| EXERCISE OBJECTIVE |
Go through the lines below and copy each one that holds the string "root".

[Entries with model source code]
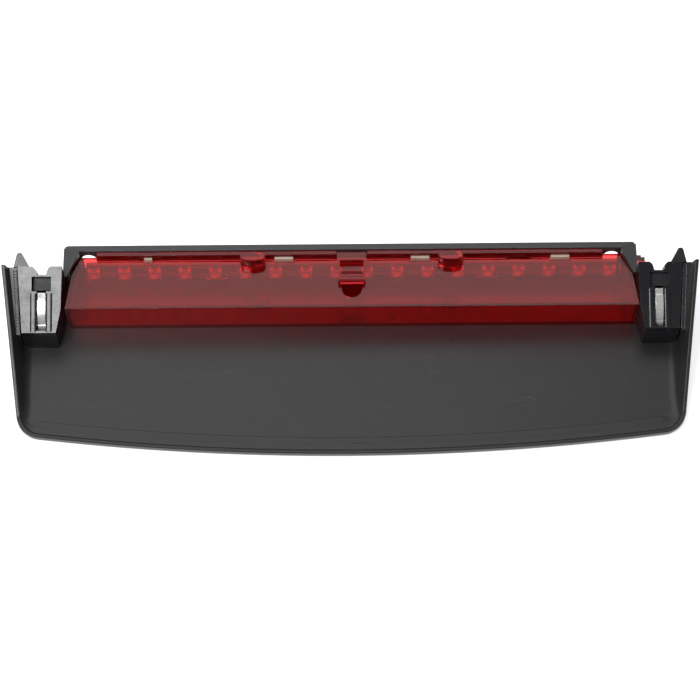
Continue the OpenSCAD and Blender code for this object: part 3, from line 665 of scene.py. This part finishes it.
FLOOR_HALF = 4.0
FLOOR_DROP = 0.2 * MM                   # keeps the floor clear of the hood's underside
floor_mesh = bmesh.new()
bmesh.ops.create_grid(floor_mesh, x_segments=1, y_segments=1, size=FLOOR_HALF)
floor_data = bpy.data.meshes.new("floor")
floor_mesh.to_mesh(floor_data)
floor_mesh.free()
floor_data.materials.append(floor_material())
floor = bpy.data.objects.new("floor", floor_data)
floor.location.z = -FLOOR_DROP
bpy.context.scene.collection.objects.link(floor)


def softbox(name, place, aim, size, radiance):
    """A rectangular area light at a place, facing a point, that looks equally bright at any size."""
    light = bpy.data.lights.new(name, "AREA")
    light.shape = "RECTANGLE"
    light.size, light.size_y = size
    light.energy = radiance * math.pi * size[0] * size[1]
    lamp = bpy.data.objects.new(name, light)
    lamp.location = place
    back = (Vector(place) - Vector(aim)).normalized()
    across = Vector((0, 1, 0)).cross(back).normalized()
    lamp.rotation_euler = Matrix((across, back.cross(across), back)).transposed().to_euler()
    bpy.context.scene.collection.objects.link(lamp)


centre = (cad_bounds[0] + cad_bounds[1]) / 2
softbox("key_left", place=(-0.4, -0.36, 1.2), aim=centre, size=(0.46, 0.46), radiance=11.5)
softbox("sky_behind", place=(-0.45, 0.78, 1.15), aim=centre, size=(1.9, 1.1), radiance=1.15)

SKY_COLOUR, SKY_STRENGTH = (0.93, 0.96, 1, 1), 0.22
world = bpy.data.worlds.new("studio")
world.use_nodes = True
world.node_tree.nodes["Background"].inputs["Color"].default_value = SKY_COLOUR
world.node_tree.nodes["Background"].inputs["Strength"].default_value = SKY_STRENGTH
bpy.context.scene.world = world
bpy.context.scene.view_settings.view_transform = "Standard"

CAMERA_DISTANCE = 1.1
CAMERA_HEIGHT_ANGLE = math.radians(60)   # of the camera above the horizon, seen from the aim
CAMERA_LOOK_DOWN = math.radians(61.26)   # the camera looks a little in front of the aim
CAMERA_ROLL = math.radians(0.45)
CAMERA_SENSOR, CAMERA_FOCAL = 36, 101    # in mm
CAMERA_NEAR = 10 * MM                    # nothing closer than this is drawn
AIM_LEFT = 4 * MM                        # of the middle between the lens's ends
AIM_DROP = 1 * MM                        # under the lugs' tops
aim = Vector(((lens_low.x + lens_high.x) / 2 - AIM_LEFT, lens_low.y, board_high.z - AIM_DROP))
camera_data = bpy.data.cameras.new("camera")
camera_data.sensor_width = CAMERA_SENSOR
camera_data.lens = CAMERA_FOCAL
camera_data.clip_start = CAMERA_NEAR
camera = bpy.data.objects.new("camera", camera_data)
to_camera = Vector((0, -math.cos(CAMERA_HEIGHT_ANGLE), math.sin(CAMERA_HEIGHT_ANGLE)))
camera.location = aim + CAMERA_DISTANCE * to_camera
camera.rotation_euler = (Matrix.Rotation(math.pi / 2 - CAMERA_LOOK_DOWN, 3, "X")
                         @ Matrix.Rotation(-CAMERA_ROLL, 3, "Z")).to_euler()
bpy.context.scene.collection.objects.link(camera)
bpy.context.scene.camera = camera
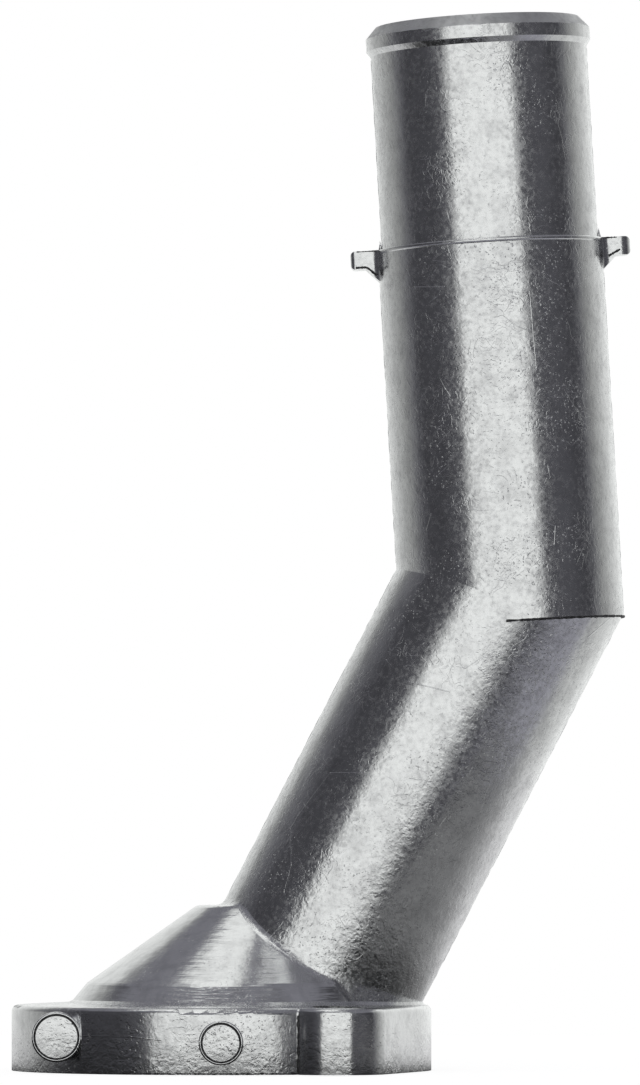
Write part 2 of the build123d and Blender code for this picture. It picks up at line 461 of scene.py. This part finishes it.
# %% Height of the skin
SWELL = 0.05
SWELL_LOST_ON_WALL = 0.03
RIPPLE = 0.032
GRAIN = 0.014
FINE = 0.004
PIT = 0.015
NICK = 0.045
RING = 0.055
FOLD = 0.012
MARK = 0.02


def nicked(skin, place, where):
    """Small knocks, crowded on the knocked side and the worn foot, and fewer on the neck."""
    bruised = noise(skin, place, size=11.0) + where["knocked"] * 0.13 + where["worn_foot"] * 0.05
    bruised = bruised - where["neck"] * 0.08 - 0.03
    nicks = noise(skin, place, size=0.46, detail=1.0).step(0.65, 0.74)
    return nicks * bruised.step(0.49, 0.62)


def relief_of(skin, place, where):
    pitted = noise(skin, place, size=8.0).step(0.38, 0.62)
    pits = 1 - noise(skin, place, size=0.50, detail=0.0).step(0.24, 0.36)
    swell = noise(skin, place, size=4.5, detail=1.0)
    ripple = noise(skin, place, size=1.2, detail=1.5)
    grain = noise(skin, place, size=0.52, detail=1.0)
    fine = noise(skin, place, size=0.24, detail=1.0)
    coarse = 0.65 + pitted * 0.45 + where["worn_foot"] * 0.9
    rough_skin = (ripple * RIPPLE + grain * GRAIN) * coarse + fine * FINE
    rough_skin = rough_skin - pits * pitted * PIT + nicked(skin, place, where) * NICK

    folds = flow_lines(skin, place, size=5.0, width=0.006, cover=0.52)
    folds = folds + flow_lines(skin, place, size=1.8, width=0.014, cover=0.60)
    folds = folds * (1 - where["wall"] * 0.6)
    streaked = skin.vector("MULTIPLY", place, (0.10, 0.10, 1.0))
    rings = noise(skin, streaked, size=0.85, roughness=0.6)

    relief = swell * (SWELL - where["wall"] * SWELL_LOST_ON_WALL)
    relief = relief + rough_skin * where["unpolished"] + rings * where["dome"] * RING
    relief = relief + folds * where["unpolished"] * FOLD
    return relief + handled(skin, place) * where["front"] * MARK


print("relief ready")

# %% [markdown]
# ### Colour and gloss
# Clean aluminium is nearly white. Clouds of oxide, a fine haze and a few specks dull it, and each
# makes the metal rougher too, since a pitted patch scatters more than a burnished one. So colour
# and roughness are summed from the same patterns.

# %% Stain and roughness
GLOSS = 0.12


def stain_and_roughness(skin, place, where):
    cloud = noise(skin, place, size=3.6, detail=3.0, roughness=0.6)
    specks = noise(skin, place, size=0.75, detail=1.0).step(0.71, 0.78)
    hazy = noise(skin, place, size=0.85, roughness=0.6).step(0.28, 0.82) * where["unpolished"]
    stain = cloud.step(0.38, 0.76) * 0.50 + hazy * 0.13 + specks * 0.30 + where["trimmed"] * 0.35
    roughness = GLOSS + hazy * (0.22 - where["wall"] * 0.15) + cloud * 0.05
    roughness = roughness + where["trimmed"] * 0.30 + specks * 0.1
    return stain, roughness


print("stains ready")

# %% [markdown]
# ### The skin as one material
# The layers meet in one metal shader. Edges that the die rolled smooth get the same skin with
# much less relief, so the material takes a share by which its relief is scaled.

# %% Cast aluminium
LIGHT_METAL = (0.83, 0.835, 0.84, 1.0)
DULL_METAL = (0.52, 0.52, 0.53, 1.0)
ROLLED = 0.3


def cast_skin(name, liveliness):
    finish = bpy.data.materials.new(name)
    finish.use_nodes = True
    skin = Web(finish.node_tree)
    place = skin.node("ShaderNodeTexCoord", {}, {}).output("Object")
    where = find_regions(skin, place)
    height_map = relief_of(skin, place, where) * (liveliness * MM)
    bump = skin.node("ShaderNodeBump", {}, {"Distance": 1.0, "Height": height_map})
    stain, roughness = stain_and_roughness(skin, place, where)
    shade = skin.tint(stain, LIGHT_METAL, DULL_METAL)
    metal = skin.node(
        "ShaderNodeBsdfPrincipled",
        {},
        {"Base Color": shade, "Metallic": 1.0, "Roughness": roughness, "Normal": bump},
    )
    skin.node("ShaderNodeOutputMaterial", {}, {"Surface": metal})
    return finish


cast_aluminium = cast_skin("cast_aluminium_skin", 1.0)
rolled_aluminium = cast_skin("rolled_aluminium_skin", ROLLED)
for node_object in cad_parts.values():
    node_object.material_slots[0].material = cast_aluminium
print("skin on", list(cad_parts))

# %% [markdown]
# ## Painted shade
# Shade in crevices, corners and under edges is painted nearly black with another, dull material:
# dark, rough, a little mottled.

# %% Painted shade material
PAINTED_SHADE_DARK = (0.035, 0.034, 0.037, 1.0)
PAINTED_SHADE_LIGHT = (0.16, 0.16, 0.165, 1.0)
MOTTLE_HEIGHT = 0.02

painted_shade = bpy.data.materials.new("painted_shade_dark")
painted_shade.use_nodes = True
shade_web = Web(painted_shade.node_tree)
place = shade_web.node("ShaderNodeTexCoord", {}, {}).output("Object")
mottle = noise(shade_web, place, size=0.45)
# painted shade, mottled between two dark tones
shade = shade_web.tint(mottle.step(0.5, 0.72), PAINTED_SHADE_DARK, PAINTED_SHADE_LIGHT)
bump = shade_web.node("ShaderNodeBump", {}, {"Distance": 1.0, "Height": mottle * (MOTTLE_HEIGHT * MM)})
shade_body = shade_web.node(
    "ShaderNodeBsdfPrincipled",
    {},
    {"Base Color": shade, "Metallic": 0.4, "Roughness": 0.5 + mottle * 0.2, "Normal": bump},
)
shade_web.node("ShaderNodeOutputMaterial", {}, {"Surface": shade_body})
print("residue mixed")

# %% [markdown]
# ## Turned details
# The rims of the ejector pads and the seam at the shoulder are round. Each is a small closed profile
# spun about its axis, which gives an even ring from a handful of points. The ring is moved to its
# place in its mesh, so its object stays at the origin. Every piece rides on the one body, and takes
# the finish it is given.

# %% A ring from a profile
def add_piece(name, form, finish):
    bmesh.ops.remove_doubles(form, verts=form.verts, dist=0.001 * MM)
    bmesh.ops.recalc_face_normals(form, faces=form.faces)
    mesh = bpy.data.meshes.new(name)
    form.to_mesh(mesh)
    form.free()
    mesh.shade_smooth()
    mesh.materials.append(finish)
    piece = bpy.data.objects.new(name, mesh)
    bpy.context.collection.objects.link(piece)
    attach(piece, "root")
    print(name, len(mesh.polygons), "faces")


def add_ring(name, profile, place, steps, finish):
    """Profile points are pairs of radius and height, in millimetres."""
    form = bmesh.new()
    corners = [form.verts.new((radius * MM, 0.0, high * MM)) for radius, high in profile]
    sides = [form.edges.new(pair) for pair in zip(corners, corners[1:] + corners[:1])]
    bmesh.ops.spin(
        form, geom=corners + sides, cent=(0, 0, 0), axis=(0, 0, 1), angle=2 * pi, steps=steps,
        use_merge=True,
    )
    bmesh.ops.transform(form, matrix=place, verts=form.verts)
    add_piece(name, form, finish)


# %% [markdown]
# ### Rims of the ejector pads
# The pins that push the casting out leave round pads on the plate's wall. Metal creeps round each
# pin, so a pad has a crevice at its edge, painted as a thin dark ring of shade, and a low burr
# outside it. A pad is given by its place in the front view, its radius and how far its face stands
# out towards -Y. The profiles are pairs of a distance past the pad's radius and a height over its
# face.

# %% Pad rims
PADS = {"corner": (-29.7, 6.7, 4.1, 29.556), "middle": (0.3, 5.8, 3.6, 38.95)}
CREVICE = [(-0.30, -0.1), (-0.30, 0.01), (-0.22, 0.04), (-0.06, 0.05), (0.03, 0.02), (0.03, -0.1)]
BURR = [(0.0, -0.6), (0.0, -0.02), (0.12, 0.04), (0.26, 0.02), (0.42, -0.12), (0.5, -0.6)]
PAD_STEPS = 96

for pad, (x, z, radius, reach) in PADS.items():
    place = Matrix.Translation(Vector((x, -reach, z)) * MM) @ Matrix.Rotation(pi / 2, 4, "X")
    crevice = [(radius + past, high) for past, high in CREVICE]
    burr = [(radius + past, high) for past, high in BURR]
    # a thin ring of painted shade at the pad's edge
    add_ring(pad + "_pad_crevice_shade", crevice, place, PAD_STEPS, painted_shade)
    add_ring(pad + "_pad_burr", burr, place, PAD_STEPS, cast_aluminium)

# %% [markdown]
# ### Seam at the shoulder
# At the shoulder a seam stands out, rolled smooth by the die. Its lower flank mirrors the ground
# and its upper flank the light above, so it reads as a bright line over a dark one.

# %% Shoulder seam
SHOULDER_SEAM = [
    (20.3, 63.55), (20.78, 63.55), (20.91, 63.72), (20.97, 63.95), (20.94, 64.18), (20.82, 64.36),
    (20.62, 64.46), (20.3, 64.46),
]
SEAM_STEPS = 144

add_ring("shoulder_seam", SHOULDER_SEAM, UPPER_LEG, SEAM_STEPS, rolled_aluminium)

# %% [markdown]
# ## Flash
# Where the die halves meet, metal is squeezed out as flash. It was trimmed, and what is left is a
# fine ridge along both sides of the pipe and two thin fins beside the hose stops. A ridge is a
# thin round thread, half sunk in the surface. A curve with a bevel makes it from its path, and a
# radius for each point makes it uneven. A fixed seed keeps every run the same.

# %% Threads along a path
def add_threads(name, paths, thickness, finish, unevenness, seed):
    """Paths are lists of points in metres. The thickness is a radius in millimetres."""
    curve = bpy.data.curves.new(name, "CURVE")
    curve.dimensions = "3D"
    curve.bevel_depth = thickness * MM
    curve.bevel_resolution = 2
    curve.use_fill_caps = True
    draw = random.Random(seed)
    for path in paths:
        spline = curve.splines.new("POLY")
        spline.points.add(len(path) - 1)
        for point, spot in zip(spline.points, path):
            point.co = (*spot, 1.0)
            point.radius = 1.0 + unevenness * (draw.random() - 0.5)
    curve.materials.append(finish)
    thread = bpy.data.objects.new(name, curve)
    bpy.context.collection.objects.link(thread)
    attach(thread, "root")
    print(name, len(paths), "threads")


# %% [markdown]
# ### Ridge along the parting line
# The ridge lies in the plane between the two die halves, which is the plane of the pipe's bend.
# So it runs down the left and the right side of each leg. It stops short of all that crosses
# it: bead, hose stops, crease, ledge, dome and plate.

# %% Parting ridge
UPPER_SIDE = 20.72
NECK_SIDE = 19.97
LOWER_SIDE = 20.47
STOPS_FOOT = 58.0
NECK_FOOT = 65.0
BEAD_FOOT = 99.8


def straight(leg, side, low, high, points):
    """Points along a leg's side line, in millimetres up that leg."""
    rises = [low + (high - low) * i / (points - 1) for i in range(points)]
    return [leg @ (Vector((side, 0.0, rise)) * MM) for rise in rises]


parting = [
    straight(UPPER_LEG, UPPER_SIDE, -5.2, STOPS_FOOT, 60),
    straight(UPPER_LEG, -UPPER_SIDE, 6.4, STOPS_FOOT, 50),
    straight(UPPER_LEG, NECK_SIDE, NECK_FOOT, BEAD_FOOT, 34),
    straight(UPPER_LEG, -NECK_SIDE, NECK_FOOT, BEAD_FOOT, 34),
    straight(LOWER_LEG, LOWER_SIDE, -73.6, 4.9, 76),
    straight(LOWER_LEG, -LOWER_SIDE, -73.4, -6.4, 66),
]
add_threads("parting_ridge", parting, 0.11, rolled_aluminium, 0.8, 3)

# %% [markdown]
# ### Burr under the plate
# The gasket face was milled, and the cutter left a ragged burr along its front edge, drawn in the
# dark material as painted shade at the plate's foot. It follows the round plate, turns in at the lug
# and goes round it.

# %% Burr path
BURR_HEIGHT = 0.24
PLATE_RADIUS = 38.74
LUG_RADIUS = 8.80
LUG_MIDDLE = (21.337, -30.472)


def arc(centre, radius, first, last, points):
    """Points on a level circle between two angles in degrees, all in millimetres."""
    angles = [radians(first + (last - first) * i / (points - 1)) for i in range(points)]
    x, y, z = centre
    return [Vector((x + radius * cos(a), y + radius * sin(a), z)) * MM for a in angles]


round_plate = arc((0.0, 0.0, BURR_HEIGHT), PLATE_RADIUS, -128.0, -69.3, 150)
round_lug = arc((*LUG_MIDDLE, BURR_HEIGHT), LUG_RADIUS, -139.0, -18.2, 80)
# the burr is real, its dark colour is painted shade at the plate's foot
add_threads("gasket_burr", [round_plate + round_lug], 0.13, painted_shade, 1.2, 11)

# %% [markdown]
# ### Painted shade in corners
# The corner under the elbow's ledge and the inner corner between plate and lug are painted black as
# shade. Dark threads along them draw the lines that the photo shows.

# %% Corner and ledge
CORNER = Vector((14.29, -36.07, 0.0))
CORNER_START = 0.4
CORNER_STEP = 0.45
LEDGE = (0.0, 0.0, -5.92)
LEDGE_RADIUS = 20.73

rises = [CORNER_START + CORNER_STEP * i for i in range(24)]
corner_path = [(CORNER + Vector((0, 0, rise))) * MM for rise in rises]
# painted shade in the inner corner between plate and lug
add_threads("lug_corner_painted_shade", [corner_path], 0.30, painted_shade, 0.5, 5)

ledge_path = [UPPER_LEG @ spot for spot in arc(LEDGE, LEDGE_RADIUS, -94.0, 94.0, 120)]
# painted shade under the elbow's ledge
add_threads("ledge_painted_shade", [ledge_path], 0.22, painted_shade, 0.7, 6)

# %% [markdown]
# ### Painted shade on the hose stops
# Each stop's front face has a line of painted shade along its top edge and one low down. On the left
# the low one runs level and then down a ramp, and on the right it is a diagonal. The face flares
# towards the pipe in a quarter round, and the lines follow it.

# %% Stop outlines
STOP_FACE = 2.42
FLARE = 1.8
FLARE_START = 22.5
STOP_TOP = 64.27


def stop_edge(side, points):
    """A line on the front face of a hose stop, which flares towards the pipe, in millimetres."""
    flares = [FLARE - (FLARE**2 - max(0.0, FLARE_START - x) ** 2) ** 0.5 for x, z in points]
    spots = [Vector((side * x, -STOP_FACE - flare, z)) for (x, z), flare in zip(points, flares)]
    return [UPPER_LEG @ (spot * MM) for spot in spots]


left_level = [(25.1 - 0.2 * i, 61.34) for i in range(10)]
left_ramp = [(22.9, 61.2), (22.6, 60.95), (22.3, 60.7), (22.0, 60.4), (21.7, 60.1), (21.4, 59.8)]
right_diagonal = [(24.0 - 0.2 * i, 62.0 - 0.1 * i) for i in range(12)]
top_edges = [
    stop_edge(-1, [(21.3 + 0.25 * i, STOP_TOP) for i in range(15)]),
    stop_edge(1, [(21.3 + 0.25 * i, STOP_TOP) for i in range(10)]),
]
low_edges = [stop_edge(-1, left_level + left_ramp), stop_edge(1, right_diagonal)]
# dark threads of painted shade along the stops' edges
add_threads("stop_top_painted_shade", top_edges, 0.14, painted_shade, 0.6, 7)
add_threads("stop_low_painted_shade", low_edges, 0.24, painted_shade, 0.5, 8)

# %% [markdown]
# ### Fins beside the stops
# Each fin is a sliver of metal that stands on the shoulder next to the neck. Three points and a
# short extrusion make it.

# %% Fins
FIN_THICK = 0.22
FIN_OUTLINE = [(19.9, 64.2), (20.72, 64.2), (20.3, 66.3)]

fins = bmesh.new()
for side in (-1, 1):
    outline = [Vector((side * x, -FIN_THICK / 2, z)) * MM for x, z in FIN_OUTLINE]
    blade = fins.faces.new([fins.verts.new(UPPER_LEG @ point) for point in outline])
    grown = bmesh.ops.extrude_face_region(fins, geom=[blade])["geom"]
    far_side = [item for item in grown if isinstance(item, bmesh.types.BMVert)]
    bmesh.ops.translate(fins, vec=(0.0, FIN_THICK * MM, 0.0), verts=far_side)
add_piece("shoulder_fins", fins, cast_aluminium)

| TASK OUTPUT |
    attach(piece, "root")
    attach(thread, "root")